BEIJING - One of China's biggest financial firms is offering to lend money to home buyers for down payments, a move that could help the slumping housing market but adds to the debt risks faced by the nation's lenders, the Wall Street Journal reported.
A real-estate subsidiary of Ping An Insurance (Group) Co., one of China's largest insurers and a financial conglomerate, last month opened a financing service for buyers at 121 residential property projects across the country, built by developers that include Shimao Property Holdings and Greenland Holding Group, the Journal said in its online edition.
Subsidies from Ping An and the developer, as well as collateral from the borrower, can reduce the down-payment loan rates to as low as zero, the newspaper said.
Homebuyers in China are required to put down a deposit of at least 30 per cent for a first property and 60 per cent for subsequent purchases but smaller developers have been known to bend the rules by offering to finance down payments.
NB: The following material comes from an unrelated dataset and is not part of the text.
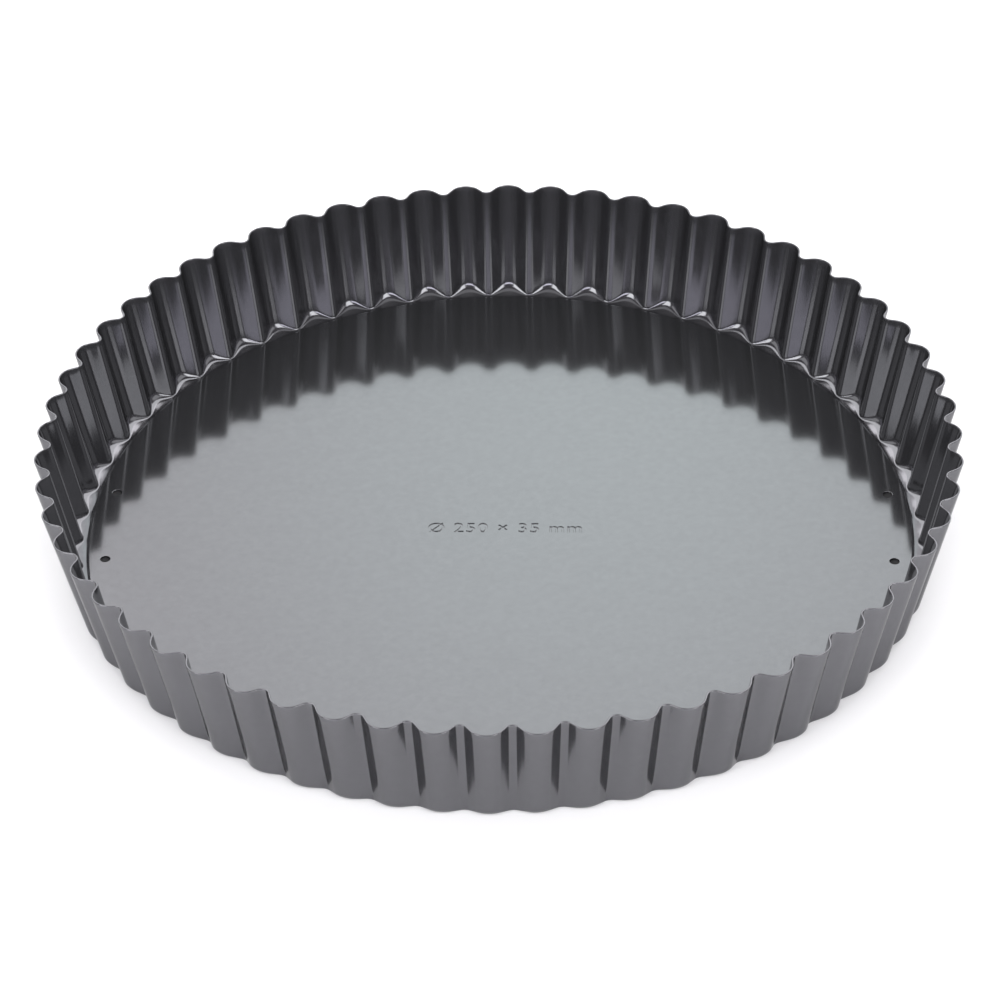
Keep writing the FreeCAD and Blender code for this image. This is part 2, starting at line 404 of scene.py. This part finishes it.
def coated_steel(name, colour, roughness):
    """Sheet steel with a sprayed and baked non-stick coating.

    A dark grey fluoropolymer with fine metal flake: it reflects like a dull
    metal, with a soft mirror image, over a faint orange-peel surface.
    """
    material = bpy.data.materials.new(name)
    material.use_nodes = True
    tree = material.node_tree
    tree.nodes.clear()
    place = add_node(tree, "ShaderNodeTexCoord")

    # Orange peel of the baked spray, about 0.9 mm from crest to crest.
    peel = add_node(tree, "ShaderNodeTexNoise", {
        "Vector": (place, "Object"), "Scale": 1 / (0.9 * MM), "Detail": 2.0, "Roughness": 0.55})
    peel_bump = add_node(tree, "ShaderNodeBump", {
        "Height": (peel, "Fac"), "Strength": 0.12, "Distance": 0.02 * MM})
    # The pressed sheet's own slight waviness, about 25 mm across.
    wave = add_node(tree, "ShaderNodeTexNoise", {
        "Vector": (place, "Object"), "Scale": 1 / (25 * MM), "Detail": 1.0})
    wave_bump = add_node(tree, "ShaderNodeBump", {
        "Height": (wave, "Fac"), "Strength": 0.3, "Distance": 0.12 * MM,
        "Normal": (peel_bump, "Normal")})

    # The flake settles in faint clouds while the spray is wet, about 2 mm across.
    flake = add_node(tree, "ShaderNodeTexNoise", {
        "Vector": (place, "Object"), "Scale": 1 / (2.0 * MM), "Detail": 3.0, "Roughness": 0.65})
    thin, thick = [tuple(share * value for value in linear(colour)) for share in (0.91, 1.09)]
    tone = mix_colours(tree, (flake, "Fac"), thin, thick)

    # The resin round the flake holds back the glare at a grazing angle: a grey specular tint.
    shader = add_node(tree, "ShaderNodeBsdfPrincipled", {
        "Base Color": (tone, 2), "Metallic": 0.9, "Roughness": roughness,
        "Specular Tint": (0.65, 0.65, 0.65, 1.0), "Normal": (wave_bump, "Normal")})
    add_node(tree, "ShaderNodeOutputMaterial", {"Surface": (shader, "BSDF")})
    return material


def painted_shade_coat(name):
    """Matt near-black coat: painted shade on the ledge under the base, where it shows through the
    holes.

    It drinks in the light, and its fine grit keeps it dull and a little uneven.
    """
    material = bpy.data.materials.new(name)
    material.use_nodes = True
    tree = material.node_tree
    tree.nodes.clear()
    place = add_node(tree, "ShaderNodeTexCoord")
    grit = add_node(tree, "ShaderNodeTexNoise", {
        "Vector": (place, "Object"), "Scale": 1 / (0.7 * MM), "Detail": 3.0, "Roughness": 0.6})
    grit_bump = add_node(tree, "ShaderNodeBump", {
        "Height": (grit, "Fac"), "Strength": 0.4, "Distance": 0.03 * MM})
    tone = mix_colours(tree, (grit, "Fac"), linear("#161618"), linear("#242426"))
    shader = add_node(tree, "ShaderNodeBsdfPrincipled", {
        "Base Color": (tone, 2), "Roughness": 0.8, "Normal": (grit_bump, "Normal")})
    add_node(tree, "ShaderNodeOutputMaterial", {"Surface": (shader, "BSDF")})
    return material


def give_material(piece, material):
    """Make a material the piece's only one."""
    piece.data.materials.clear()
    piece.data.materials.append(material)


# ---------------------------------------------------------------- studio

def make_camera():
    """A long lens in front of the pan, looking down at it and a little from the right."""
    azimuth, elevation, roll = math.radians(2.0), math.radians(37.67), math.radians(-1.075)
    distance = 1.0046
    back = Vector((math.sin(azimuth) * math.cos(elevation),
                   -math.cos(azimuth) * math.cos(elevation), math.sin(elevation)))
    right = Vector((math.cos(azimuth), math.sin(azimuth), 0))
    up = back.cross(right)
    right, up = (right * math.cos(roll) + up * math.sin(roll),
                 up * math.cos(roll) - right * math.sin(roll))
    facing = Matrix((right, up, back)).transposed().to_4x4()
    lens = bpy.data.cameras.new("camera")
    lens.lens = 126.12
    lens.sensor_width = 36
    lens.shift_y = 0.0283
    lens.clip_end = 50
    camera = bpy.data.objects.new("camera", lens)
    place = back * distance + Vector((0, 0, 0.3 * MM))
    camera.matrix_world = Matrix.Translation(place) @ facing
    bpy.context.scene.collection.objects.link(camera)
    bpy.context.scene.camera = camera


def make_floor():
    """A pale matt table top under the pan."""
    mesh = bpy.data.meshes.new("floor")
    reach = 4.0
    corners = [(-reach, -reach, 0), (reach, -reach, 0), (reach, reach, 0), (-reach, reach, 0)]
    mesh.from_pydata(corners, [], [(0, 1, 2, 3)])
    floor = bpy.data.objects.new("floor", mesh)
    bpy.context.scene.collection.objects.link(floor)
    material = bpy.data.materials.new("white_table_top")
    material.use_nodes = True
    shader = material.node_tree.nodes["Principled BSDF"]
    shader.inputs["Base Color"].default_value = linear("#f4f4f4")
    shader.inputs["Roughness"].default_value = 1.0
    shader.inputs["Specular IOR Level"].default_value = 0.0
    give_material(floor, material)


def softbox(name, azimuth, elevation, distance, width, height, radiance,
            colour="#ffffff", mirrored=True, edge_colour=None):
    """A soft light that faces the pan, from a compass azimuth (0 is the camera's side).

    Angles are in degrees and sizes in metres. One that isn't mirrored lights the
    table but can't be seen in the coating. One with an edge colour fades to it
    from its brightest spot.
    """
    azimuth, elevation = math.radians(azimuth), math.radians(elevation)
    light = bpy.data.lights.new(name, "AREA")
    light.shape = "RECTANGLE"
    light.size = width
    light.size_y = height
    light.energy = radiance * math.pi * width * height
    if edge_colour:
        fade_to_edge(light, colour, edge_colour)
    else:
        light.color = linear(colour)[:3]
    place = Vector((math.sin(azimuth) * math.cos(elevation),
                    -math.cos(azimuth) * math.cos(elevation), math.sin(elevation))) * distance
    lamp = bpy.data.objects.new(name, light)
    lamp.location = place
    lamp.rotation_euler = place.to_track_quat("Z", "Y").to_euler()
    lamp.visible_camera = False
    lamp.visible_glossy = mirrored
    bpy.context.scene.collection.objects.link(lamp)


def fade_to_edge(light, colour, edge_colour):
    """Make a light fade from a bright spot, as cloth does with the lamp close behind it."""
    spot = light.size / 2, light.size_y / 2 - 0.22, 0.0
    spot_reach = 0.7
    light.use_nodes = True
    tree = light.node_tree
    tree.nodes.clear()
    place = add_node(tree, "ShaderNodeNewGeometry")
    metres = add_node(tree, "ShaderNodeVectorMath", {
        0: (place, "Parametric"), 1: (light.size, light.size_y, 0.0)}, operation="MULTIPLY")
    reach = add_node(tree, "ShaderNodeVectorMath", {
        0: (metres, "Vector"), 1: spot}, operation="DISTANCE")
    fade = add_node(tree, "ShaderNodeMapRange", {
        "Value": (reach, "Value"), "From Max": spot_reach}, interpolation_type="SMOOTHSTEP")
    shade = mix_colours(tree, (fade, "Result"), linear(colour), linear(edge_colour))
    glow = add_node(tree, "ShaderNodeEmission", {"Color": (shade, 2)})
    add_node(tree, "ShaderNodeOutputLight", {"Surface": (glow, "Emission")})


def make_world(colour, strength):
    """The dim, even light of the room."""
    world = bpy.data.worlds.new("studio_air")
    bpy.context.scene.world = world
    world.use_nodes = True
    background = world.node_tree.nodes["Background"]
    background.inputs["Color"].default_value = linear(colour)
    background.inputs["Strength"].default_value = strength


# ---------------------------------------------------------------- making

bpy.context.scene.view_settings.view_transform = "Standard"
make_camera()
make_floor()
make_world("#a8a4ac", 0.4)
softbox("back_softbox", 178.7, 40, 2.0, 1.25, 1.75, 2.18, "#f7fffe", edge_colour="#d6d0d3")
softbox("back_left_softbox", -144, 39, 2.0, 1.1, 1.9, 2.8)
softbox("back_right_softbox", 144, 39, 2.0, 1.1, 1.9, 2.8)
softbox("top_softbox", 180, 88, 1.8, 1.6, 1.0, 0.6)
softbox("front_left_softbox", -45, 31, 1.8, 0.9, 1.3, 4.5)
softbox("front_right_softbox", 45, 31, 1.8, 0.9, 1.3, 4.5)
softbox("front_fill", 0, 20, 2.4, 2.1, 0.6, 4.8, "#f6f3ff")
softbox("left_softbox", -95, 30, 1.8, 1.2, 0.9, 1.0)
softbox("right_softbox", 95, 30, 1.8, 1.2, 0.9, 1.0)
softbox("table_fill", 0, 40, 2.0, 1.8, 1.2, 2.5, mirrored=False)

ring = make_fluted_ring()
give_material(ring, coated_steel("non_stick_on_ring", "#6b6b6e", 0.15))
# Painted shade: the ledge's upper faces under the base take a near-black coat, so the holes look
# dark.
ring.data.materials.append(painted_shade_coat("painted_shade_under_base"))
for face in ring.data.polygons:
    reach = math.hypot(face.center.x, face.center.y)
    if face.normal.z > 0.5 and reach < PAINTED_SHADE_RADIUS * MM:
        face.material_index = 1
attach(ring, "ring")
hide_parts("fluted_ring")

base = make_loose_base()
give_material(base, coated_steel("non_stick_on_base", "#767779", 0.1))
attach(base, "base")
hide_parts("loose_base")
Ping An, though, is the first big Chinese company to do so.
Some local governments, including the southern Chinese cities of Shenzhen and Guangzhou, have issued notices warning that such practices violate the central bank's requirements on down payments, said the paper.
Ping An's move comes come as China's housing market continues to weaken, with sales down 10.9 per cent in the first eight months of the year, said the Journal.
Some economists have warned that China's moribund property sector is the biggest threat to its economic growth.